Much of eastern Germany--where capitalist property relations were dismantled in the years following World War II--is a swath of vacant factories. All of the 30 largest enterprises that were operating in the region before 1990 have been shut down. These combines had employed roughly 1 million people.

The Goldman Sachs report stated that despite massive transfers of funds from the West to the East, which averaged some 4 percent of the total national income over the past dozen years, joblessness in the East still averages nearly 18 percent--compared with the national average of 10 percent--and wages have remained depressed since 1996.

Surveys conducted by the European Commission’s Industrial Relations Observatory show "1.4 million jobless in eastern Germany compared with 76,000 listed job vacancies." Across Germany approximately 1 million job openings contrast to an official unemployment level of 4 million.

In order to maintain social stability, Germany’s imperialist government, in the years following reunification, poured some $70 billion a year in subsidies to finance unemployment insurance and other social benefits in the eastern half of the country. Since 1990 the government has spent some $700 billion, mainly in social transfer payments to the region.

Such transfers register the fact that, despite political reunification, Germany’s capitalist rulers have not been able to dismantle the system of social insurance and related gains--health care, unemployment compensation, pensions, vacations--that the eastern working class won through struggles in the decades following World War II. Social relations forged over those decades have proven difficult to demolish.

The coverage in the capitalist media frequently drips resentment about this impasse. "Germany is still struggling with the burden of absorbing east Germany’s clapped-out economy," reports the Guardian. The British daily noted that the German capitalists face labor costs that are 40 percent higher than their rivals in France and 60 percent higher than their Italian competitors.  
 
Government proposes subsidy cut
In a move toward addressing this drain on profits, the Social Democrat-Green coalition government has proposed a cut in the transfers under the name of a "solidarity pact." Under its provisions subsidies from 2005 to 2019 would amount to $157 billion--an 85 percent yearly cut from present levels.

"We have a vital interest that [the East] doesn’t remain a subsidized area in the long term," said Rolf Schwanitz,, Chancellor Gerhard Schröder’s special representative for the eastern states.

Meanwhile, the German parliament has met to discuss drafting laws aimed at implementing the recommendations of the Hartz commission on unemployment and "labor market reforms." Commission members have claimed that their proposals would reduce official levels of unemployment by half

within three years. Official joblessness has hovered at around 4 million for four consecutive months.

During his election campaign Schröder appointed Volkswagen personnel director Peter Hartz to head the commission. Among its proposals, the commission recommended the establishment of "personnel service agencies"--temp agencies--that would employ anyone who had been unemployed for six months.

Workers hired by the agencies would be obliged to take the short-term work they were given or have their unemployment benefits docked.

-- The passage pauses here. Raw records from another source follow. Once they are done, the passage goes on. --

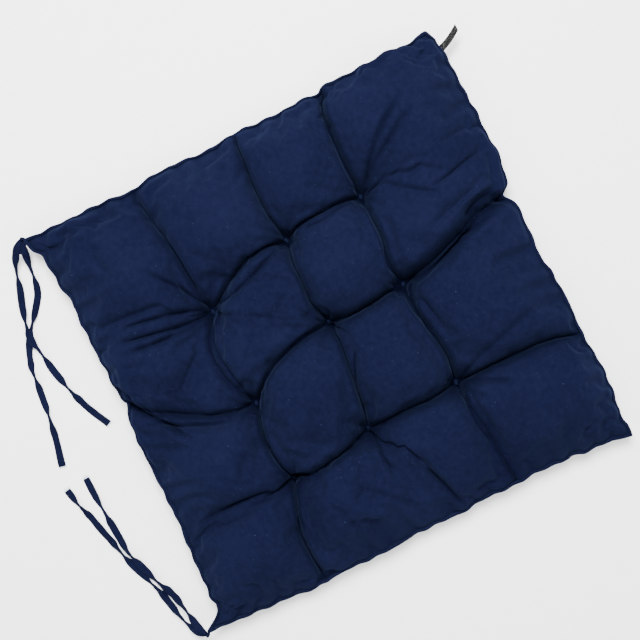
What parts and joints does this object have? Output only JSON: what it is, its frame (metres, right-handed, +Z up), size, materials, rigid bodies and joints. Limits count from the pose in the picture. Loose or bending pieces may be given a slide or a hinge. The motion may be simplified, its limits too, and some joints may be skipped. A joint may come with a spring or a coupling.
{
  "type": "tufted seat pad",
  "caption": "Square tufted seat pad with a sewn knife edge, cut tape ties at its rear corners and a small folded label in its front seam.",
  "frame": {"origin": "centre of the underside, on the surface that the pad rests on", "axes": "+Z up out of the tufted face, +Y towards the rear edge with the ties, -Y towards the front edge with the label"},
  "size_m": [0.4063, 0.5046, 0.0496],
  "materials": {
    "navy_cloth": "matt brushed microfibre with a faint sheen",
    "navy_seam": "matt cloth, turned and sewn",
    "navy_thread": "polyester sewing thread",
    "navy_tape": "matt cloth folded into tape, with cut frayed ends",
    "fibre": "white hollow polyester fibre",
    "label_tape": "woven tape, black and grey"
  },
  "bodies": {
    "pad": {"cover_top": "navy_cloth", "cover_bottom": "navy_cloth", "filling": "fibre", "edge_seam": "navy_seam", "tack_left": "navy_thread", "tack_right": "navy_thread", "tuft_1": "navy_thread", "tuft_2": "navy_thread", "tuft_3": "navy_thread", "tuft_4": "navy_thread", "tuft_5": "navy_thread", "tuft_6": "navy_thread", "tuft_7": "navy_thread", "tuft_8": "navy_thread", "tuft_9": "navy_thread"},
    "right_ties": {"tie_right_outer": "navy_tape", "tie_right_inner": "navy_tape"},
    "left_ties": {"tie_left_outer": "navy_tape", "tie_left_inner": "navy_tape"},
    "label_tab": {"label": "label_tape"}
  },
  "joints": [
    {"name": "right_ties_swing", "type": "hinge", "parent": "pad", "child": "right_ties", "pos_m": [0.203, 0.20289, 0.018], "axis": [0, 0, 1], "range_deg": [-190, 0]},
    {"name": "left_ties_swing", "type": "hinge", "parent": "pad", "child": "left_ties", "pos_m": [-0.18887, 0.21708, 0.018], "axis": [0, 0, 1], "range_deg": [0, 190]},
    {"name": "label_flap", "type": "hinge", "parent": "pad", "child": "label_tab", "pos_m": [0.18, -0.2024, 0.018], "axis": [1, 0, 0], "range_deg": [-90, 75], "stiffness_Nm_per_rad": 0.0005}
  ]
}
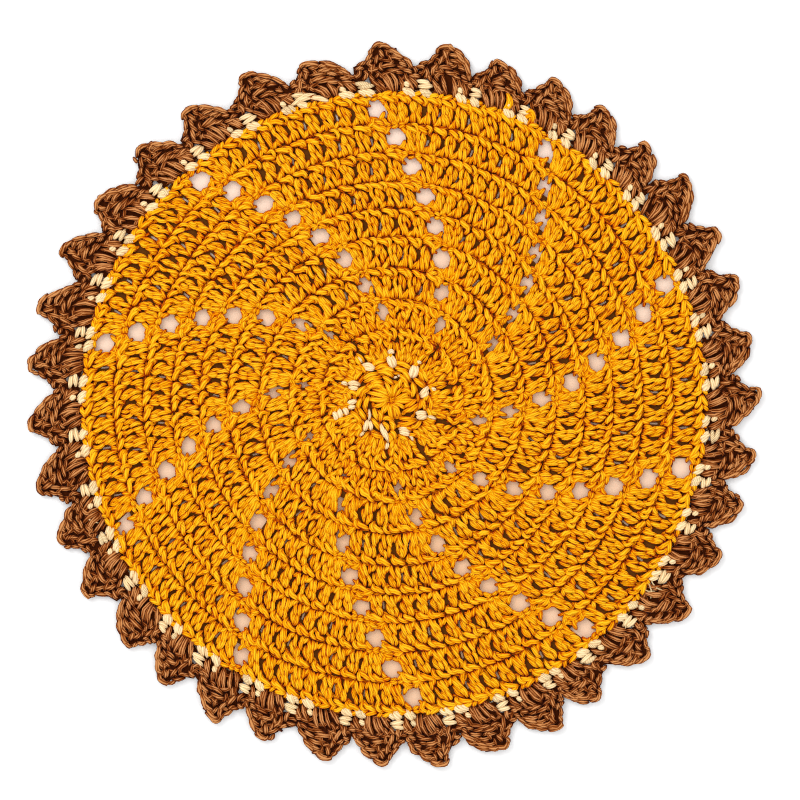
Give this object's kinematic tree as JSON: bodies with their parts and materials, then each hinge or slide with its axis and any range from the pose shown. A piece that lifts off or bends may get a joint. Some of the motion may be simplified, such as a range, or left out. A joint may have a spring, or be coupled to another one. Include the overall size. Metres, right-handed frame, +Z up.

Every jobless person would be expected to accept a lower wage than before or face a cut in benefits. Single workers would be required to move anywhere in the country for a job or face similar deductions. The plan would force workers to report to "job centers" or face unemployment payment deductions for every day they delay.

The Schröder government has set up a labor and economics "super-ministry" charged with implementing the commission’s labor market "reforms." The ministry is also promoting cuts to social security benefits, reductions in job security for older workers, the creation of a "low wage sector" of the workforce, and measures to make it easier for bosses to fire workers.

Meanwhile, the head of the Confederation of German Trade Unions has warned of "a winter of labor unrest over health service and public sector pay," Reuters reported. The German Medical Association has called on health-care workers to protest planned cuts in health spending that have been backed by Schröder and Health and Social Affairs Minister Ulla Schmidt.